Write out, precisely and in full, each line of the material.
*-*-*
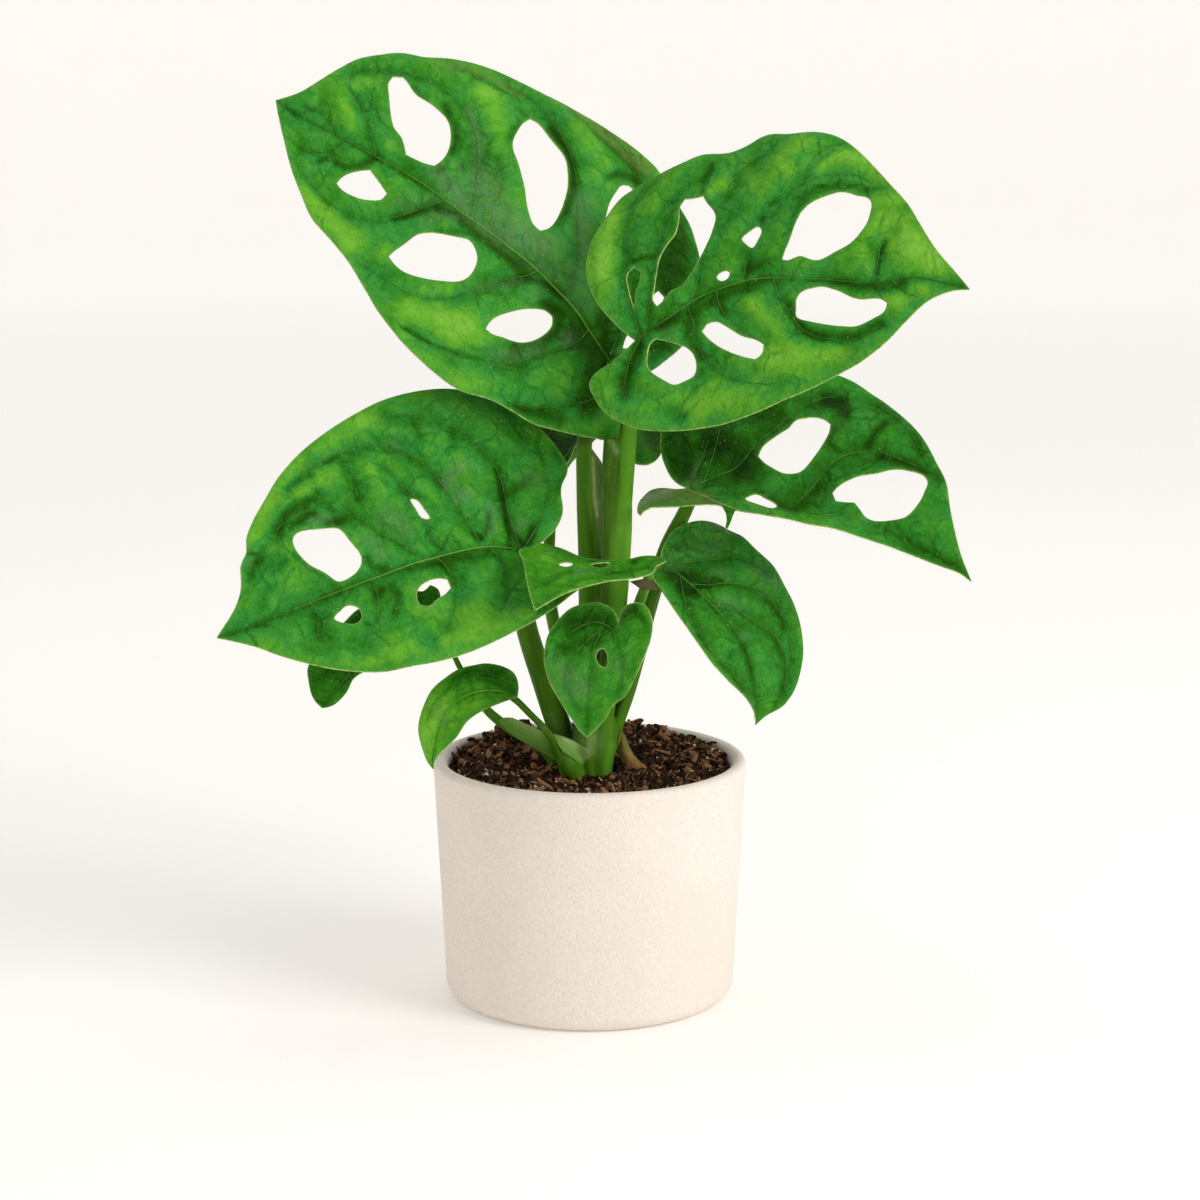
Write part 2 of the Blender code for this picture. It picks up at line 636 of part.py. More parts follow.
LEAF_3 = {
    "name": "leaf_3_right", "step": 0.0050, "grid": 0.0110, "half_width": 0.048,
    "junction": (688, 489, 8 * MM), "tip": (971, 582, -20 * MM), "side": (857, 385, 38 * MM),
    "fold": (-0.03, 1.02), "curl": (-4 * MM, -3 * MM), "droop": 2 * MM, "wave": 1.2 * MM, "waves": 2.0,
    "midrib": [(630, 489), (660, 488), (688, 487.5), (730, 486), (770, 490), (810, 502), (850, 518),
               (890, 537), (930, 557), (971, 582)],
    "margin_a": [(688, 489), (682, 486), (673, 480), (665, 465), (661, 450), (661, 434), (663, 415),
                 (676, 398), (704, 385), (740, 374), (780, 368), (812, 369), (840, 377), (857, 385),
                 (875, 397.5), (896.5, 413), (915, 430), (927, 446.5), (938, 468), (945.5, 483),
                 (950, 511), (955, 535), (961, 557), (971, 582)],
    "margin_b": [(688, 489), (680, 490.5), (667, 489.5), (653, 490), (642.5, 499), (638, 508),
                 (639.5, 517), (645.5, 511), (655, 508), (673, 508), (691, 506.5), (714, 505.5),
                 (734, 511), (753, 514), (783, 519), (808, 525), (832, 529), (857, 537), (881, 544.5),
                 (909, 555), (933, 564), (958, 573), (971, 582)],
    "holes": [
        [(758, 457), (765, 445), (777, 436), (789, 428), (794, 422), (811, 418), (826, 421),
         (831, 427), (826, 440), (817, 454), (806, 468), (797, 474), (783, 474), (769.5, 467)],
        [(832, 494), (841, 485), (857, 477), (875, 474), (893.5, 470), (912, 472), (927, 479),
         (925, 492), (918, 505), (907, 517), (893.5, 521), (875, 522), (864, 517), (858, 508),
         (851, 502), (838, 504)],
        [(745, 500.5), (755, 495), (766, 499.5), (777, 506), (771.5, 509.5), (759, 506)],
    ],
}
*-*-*
### The output
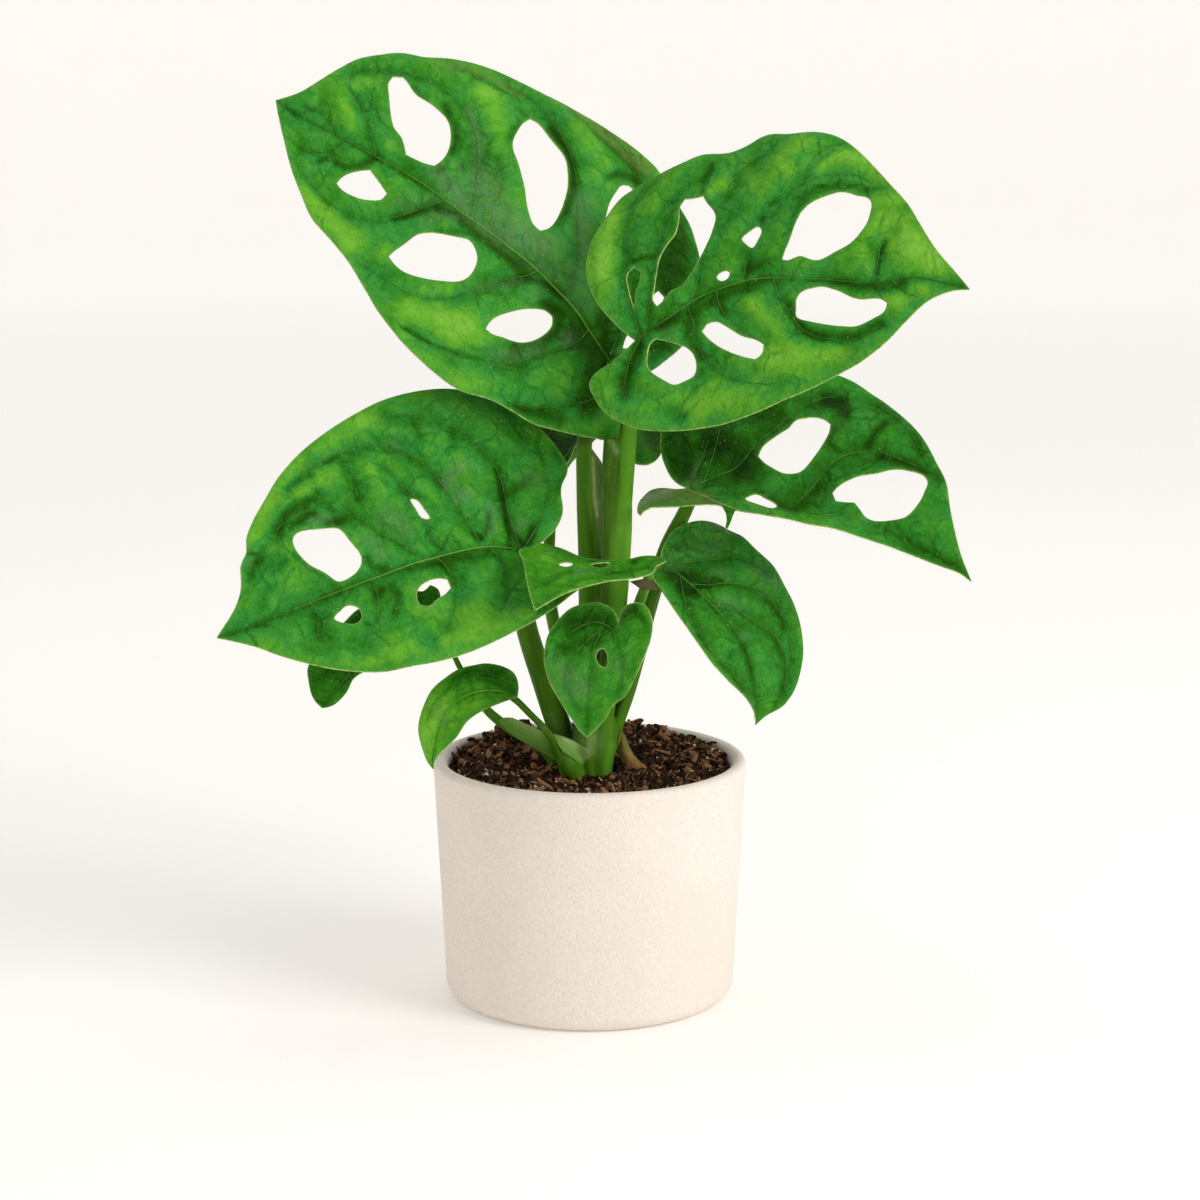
Write part 2 of the Blender code for this picture. It picks up at line 636 of part.py. More parts follow.
LEAF_3 = {
    "name": "leaf_3_right", "step": 0.0050, "grid": 0.0110, "half_width": 0.048,
    "junction": (688, 489, 8 * MM), "tip": (971, 582, -20 * MM), "side": (857, 385, 38 * MM),
    "fold": (-0.03, 1.02), "curl": (-4 * MM, -3 * MM), "droop": 2 * MM, "wave": 1.2 * MM, "waves": 2.0,
    "midrib": [(630, 489), (660, 488), (688, 487.5), (730, 486), (770, 490), (810, 502), (850, 518),
               (890, 537), (930, 557), (971, 582)],
    "margin_a": [(688, 489), (682, 486), (673, 480), (665, 465), (661, 450), (661, 434), (663, 415),
                 (676, 398), (704, 385), (740, 374), (780, 368), (812, 369), (840, 377), (857, 385),
                 (875, 397.5), (896.5, 413), (915, 430), (927, 446.5), (938, 468), (945.5, 483),
                 (950, 511), (955, 535), (961, 557), (971, 582)],
    "margin_b": [(688, 489), (680, 490.5), (667, 489.5), (653, 490), (642.5, 499), (638, 508),
                 (639.5, 517), (645.5, 511), (655, 508), (673, 508), (691, 506.5), (714, 505.5),
                 (734, 511), (753, 514), (783, 519), (808, 525), (832, 529), (857, 537), (881, 544.5),
                 (909, 555), (933, 564), (958, 573), (971, 582)],
    "holes": [
        [(758, 457), (765, 445), (777, 436), (789, 428), (794, 422), (811, 418), (826, 421),
         (831, 427), (826, 440), (817, 454), (806, 468), (797, 474), (783, 474), (769.5, 467)],
        [(832, 494), (841, 485), (857, 477), (875, 474), (893.5, 470), (912, 472), (927, 479),
         (925, 492), (918, 505), (907, 517), (893.5, 521), (875, 522), (864, 517), (858, 508),
         (851, 502), (838, 504)],
        [(745, 500.5), (755, 495), (766, 499.5), (777, 506), (771.5, 509.5), (759, 506)],
    ],
}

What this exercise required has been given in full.